血管の老化にあらがうクスリとは?生活習慣病薬、抗がん剤と老化の意外な関係
血管の老化にあらがうクスリとは?生活習慣病薬、抗がん剤と老化の意外な関係
Photo:PIXTA
食事や運動で血管老化にあらがうのもいいが、手っ取り早く治療できないものか。実は、生活習慣病の治療薬の中に、理論的には抗血管老化作用のあるものが幾つかある。特集『血管の老化を防ぐ! 血管強化術』(全8回)は、前半の4回で血管老化と病気の関係について、後半の4回で抗血管老化策について取り上げてきた。最終回では、血管老化にあらがう薬に迫る。(医学ライター 井手ゆきえ)
生活習慣病薬を服用するかいあり抗血管老化に貢献する薬
血管老化にあらがう薬は何か。まずシンプルに高血圧治療そのものが、血管への負担を抑えるという意味で「抗老化」治療である。脂質異常症、糖尿病の治療にも同じことが言える。従って、生活習慣病の治療薬は多かれ少なかれ、血管の抗老化に貢献しているといえる。
降圧剤を例にすると、ACE阻害薬、ARB(アンジオテンシンII受容体拮抗薬)などの一部の薬剤は、血管老化に関与しているとされる「レニン・アンジオテンシン系」の分子をターゲットとしており、血圧を下げる効果だけではなく、老化細胞の減少も動物実験で観察されている。

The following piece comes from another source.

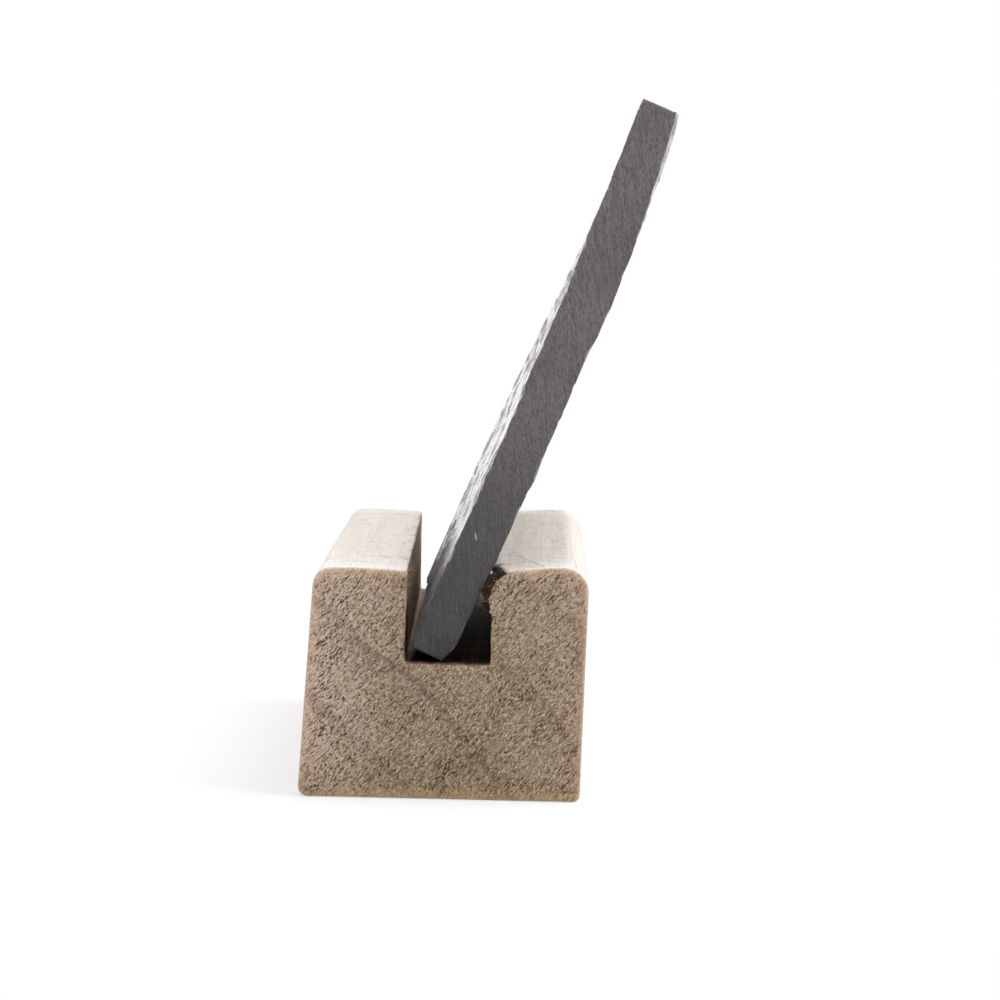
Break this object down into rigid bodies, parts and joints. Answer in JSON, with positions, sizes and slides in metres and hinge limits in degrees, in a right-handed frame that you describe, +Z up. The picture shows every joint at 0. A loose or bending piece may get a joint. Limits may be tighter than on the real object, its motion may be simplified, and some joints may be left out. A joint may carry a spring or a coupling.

故にヒトでも、血管の抗老化による心血管疾患の発症予防が期待されているのだ。事実、これらの降圧剤は血管と心臓の老化現象である「慢性心不全」の治療薬としても使われている。
さらに新しい心不全治療薬の中には、NO(一酸化窒素)の作用に代わって、あるいはNOをサポートして働く薬剤もある。これらの薬剤が直接的な抗血管老化作用を持っているのか否か、気になるところだ。(NOについての詳細は本特集#1『認知症にもつながる!?毛細血管が消える「ゴースト血管化」の恐怖』参照)
このほか糖尿病の治療薬として開発されたSGLT2阻害薬とDPP-4阻害薬も、心血管疾患の発症・進行の抑制効果を発揮し、動物実験レベルではあるが寿命を延ばす効果が確認されている。
もちろん現段階では、これらの薬剤が抗血管老化に直接働くとはいえない。しかし、生活習慣病の治療薬が血管老化にも良いと思えば、毎日服用するかいが増すというものだろう。